I have managed over the last few weeks to not kill a plant I bought. That is saying alot as I am prone to having a black thumb. As a part of my One Word for 2014 (GROW) I chose April to work on growing something physically. I grabbed a plant and off I went. Saturday I re-potted the plant along with a new one I purchased to go with the one I was currently tending to in the container it came in.
Maybe it’s not until you hone in on one thing that you begin to notice it all around you. In tending the plants, I saw how others were caring for theirs as well. I was intentional when I picked out marigolds to plant, that I get the ones which weren’t at full bloom but were still sprouting up, so that I could get the most of them for this spring/summer. I watched other budding gardeners pick out their plants and found I felt quite accomplished.
Buying plants isn’t just a one and done thing. You cannot just plant them and walk away. There is a commitment to care for them, as there would be for any other thing that is alive and growing in life.
It is true for my own life as well. Recently there has been alot of hurt and pulling inward. I was finding much of it relatively difficult to understand and navigate through. Then as I considered the parallels of my life with my new interest in gardening I could not help but see John 15:2(b):
“and every branch that bears fruit He prunes, that it may bear more fruit.”
For myself, I bear fruit for a season, but it is necessary to go through pruning after bearing fruit in order to grow and produce more. Do I enjoy the pruning? Absolutely not. Do I recognize it as pruning? Most often, no. I see it as circumstance happening to me, instead of for me.
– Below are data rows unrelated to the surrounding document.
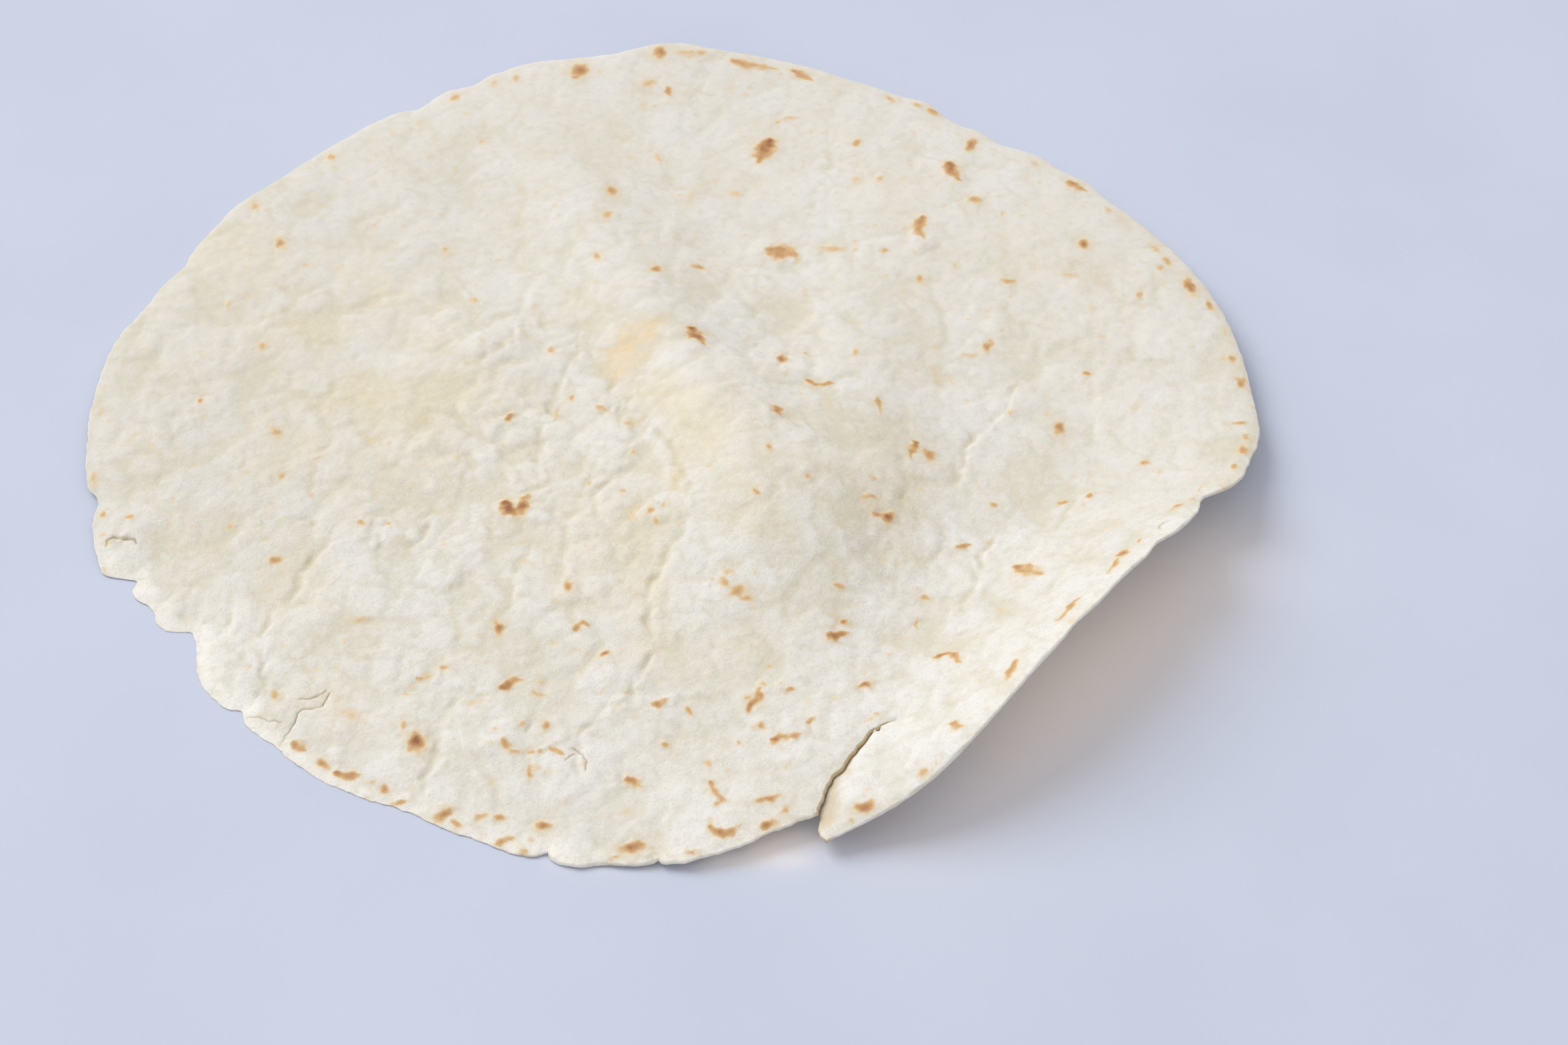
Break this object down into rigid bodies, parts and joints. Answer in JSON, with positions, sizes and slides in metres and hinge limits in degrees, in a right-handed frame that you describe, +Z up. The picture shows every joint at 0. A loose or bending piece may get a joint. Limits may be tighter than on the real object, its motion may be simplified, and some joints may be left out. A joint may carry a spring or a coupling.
{
  "type": "flour tortilla",
  "caption": "Single loose soft flour tortilla, a thin round flatbread with a soft crease ridge, one curled-up edge, a short tear and toast marks.",
  "frame": {"origin": "under the middle of the part's box, at table level", "axes": "+Z up, out of the toasted top face; -Y towards the front rim with the tear; +X towards the right, where the rim curls up at the front"},
  "size_m": [0.1984, 0.2024, 0.0196],
  "materials": {
    "flatbread": "matte"
  },
  "bodies": {
    "root": {"tortilla": "flatbread"}
  },
  "joints": []
}
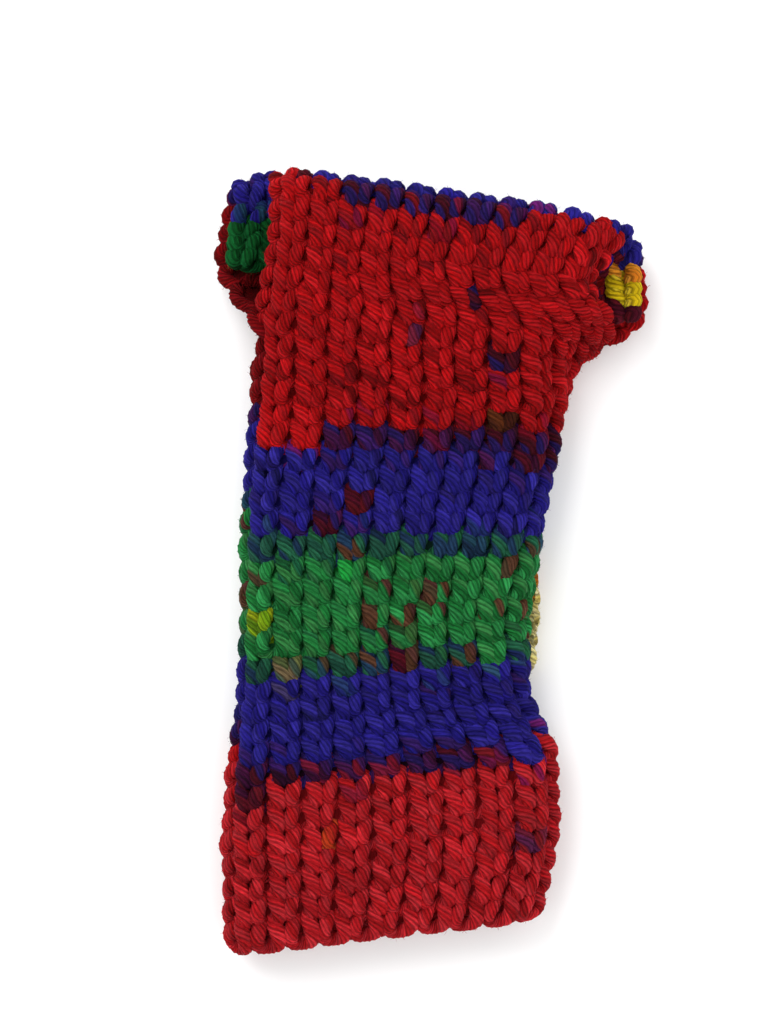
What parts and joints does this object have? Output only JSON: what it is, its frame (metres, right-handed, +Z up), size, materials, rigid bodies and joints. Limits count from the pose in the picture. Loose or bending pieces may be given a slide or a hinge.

Part of the reason one prunes a tree is to shape it for design purposes. While it is a difficult, and all too often painful process, pruning allows me to be shaped for His design. Something that I forget when I am in my circumstance, in the mire of emotion and doubt. His pruning is ultimately for my good as a fruit-bearer. Because as I bear out the fruit He receives the glory, as I cannot bear fruit alone.
In what areas is God pruning you back to bear fruit? How can your circumstances be seen differently today through your perspective as the tree/vine?